La grande presenza di spettatori in una piazza del Popolo gremita è il principale segno dell’importanza reale e percepita del dibattito “La cultura per ripartire”. Intervengono Matteo Orfini responsabile per il Partito Democratico dell’area cultura e informazione, Massimo Ghini attore e doppiatore, Pietro Giovanni Guzzo archeologo ed ex incaricato della Soprintendenza Speciale di Napoli e Pompei, Livia Potolicchio Segretaria Nazionale Fillea CGIL, Arnaldo Colasanti scrittore e critico letterario, Nicoletta Robello attrice e regista teatrale. Coordina il dibattito Cristiano Bucchi.
La discussione si apre con una battuta amara di Massimo Ghini: “la forza comica del provvedimento di incarcerare esclusivamente chi evade il fisco a partire dai 3 milioni di euro supera fortemente quella dei cinepanettoni. Se non succederà qualcosa di forte il paese resterà addormentato.”
Orfini, in merito alla manovra economica rilancia: “Oggi è Sabato, speriamo che almeno la Domenica quelli del governo si riposino. Da giorni ormai c’è un escalation di provvedimenti sempre peggiori. La situazione è drammatica, il paese non è governato proprio nel momento in cui ha più bisogno di esserlo. Servono provvedimenti urgenti che prevedano sacrifici per chi non li hai mai fatti fin’ora.” In un contesto del genere “ La cultura non è minimamente presa in considerazione, le numerose finanziarie che si sono susseguite lo dimostrano, cosi come l’assenteismo continuo del ministro Bondi e del suo successore.”

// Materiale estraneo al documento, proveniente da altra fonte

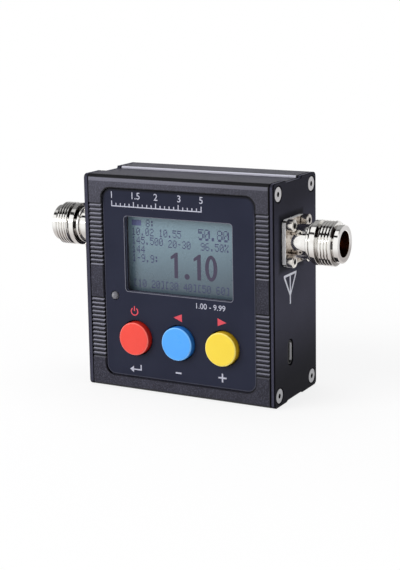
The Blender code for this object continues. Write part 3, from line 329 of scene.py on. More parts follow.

Si può quindi ancora vivere di cultura oggi in Italia?
“Tra le difficoltà innegabili cerchiamo di reagire”, spiega Nicoletta Robello, “ma ad oggi non é possibile fare cultura, nel mio caso spettacoli dal vivo, come si faceva in passato. I tagli sono stati devastanti ma ovunque in Italia c’è chi nel nostro mondo prova a programmare il futuro in attesa di una ripresa globale, come accade da mesi al Teatro Valle di Roma”.
Spetta in seguito ancora a Ghini, alla luce di una più che decennale esperienza ai vertici del sindacato attori, la spiegazione del fenomeno di declino dei contesti culturali: “il sistema spettacolo italiano si è adagiato sul Fondo Unico per lo Spettacolo senza progettare un’economia alternativa che supplisse ad eventuali necessità”. Un intero mondo che ha prestato il fianco, unitamente a una iniqua distribuzione dei fondi, a favore degli enti lirici che attualmente se ne assicurano il 48%, lasciando la restante parte a tutti gli altri segmenti del settore.
Ultimo ma non meno importante fattore di crisi è rappresentato da una totale mancanza di progettazione strategica, che ha fatto si che il sistema saltasse.
L’attore romano lancia pertanto una proposta diretta: “assicuriamoci innanzitutto di mandare a casa questo governo e in seguito presentiamoci al paese facendo chiarezza e proponendo provvedimenti ispirati al modello francese e che possano incentivare la produzione all’interno del paese, con fondi agevolati di origine privata per non gravare esclusivamente sullo stato”.
A questa si affianca quella dell’esponente del Partito Democratico: “lo stato dovrà investire più soldi sulla cultura, ma gestirli meglio. Si dovrà contrastare l’immagine creata dalla propaganda di centro-destra di una cultura luogo di parassiti. E infine sbloccare quelle risorse rimaste bloccate negli enti previdenziali per fornire delle garanzie minime ai lavoratori di queste categorie.
Non dimentichiamo che la cultura è anche lavoro: restituiamo dignità e autonomia ai 3 milioni di lavoratori che sono impiegati nel settore tra diretto e indotto ”.
“E’ necessario uniformarsi all’Europa”, sostiene la Robello, “il paese è indietro, mentre al di fuori di esso si progettano modelli culturali 3.0 che intervengono direttamente nelle varie società. Interroghiamoci sulla funzione della cultura, e di come possiamo ottimizzarne la forza educativa e sociale anche grazie a nuove figure professionali.
Perché attraverso la cultura si trasmette informazione e conoscenza.”
In chiusura, tre significativi flash da parte dei restanti ospiti. In primis la citazione di un aneddoto sul premio nobel Pasternak da parte di Colasanti, che aggiunge: “abbiamo bisogno di ritrovare l’amore per la cultura, in un paese che disprezza tutto”.
A cui segue l’opinione di Guzzo, secondo cui “alla cultura tecnica va affiancato un apparato di informazione e comunicazione che assicuri una mediazione in favore del pubblico.”
Conclude il dibattito Livia Potolicchio affermando che “la cultura è un diritto da garantire lungo tutto il corso della vita. Chi la attacca compie un attacco alla democrazia stessa”.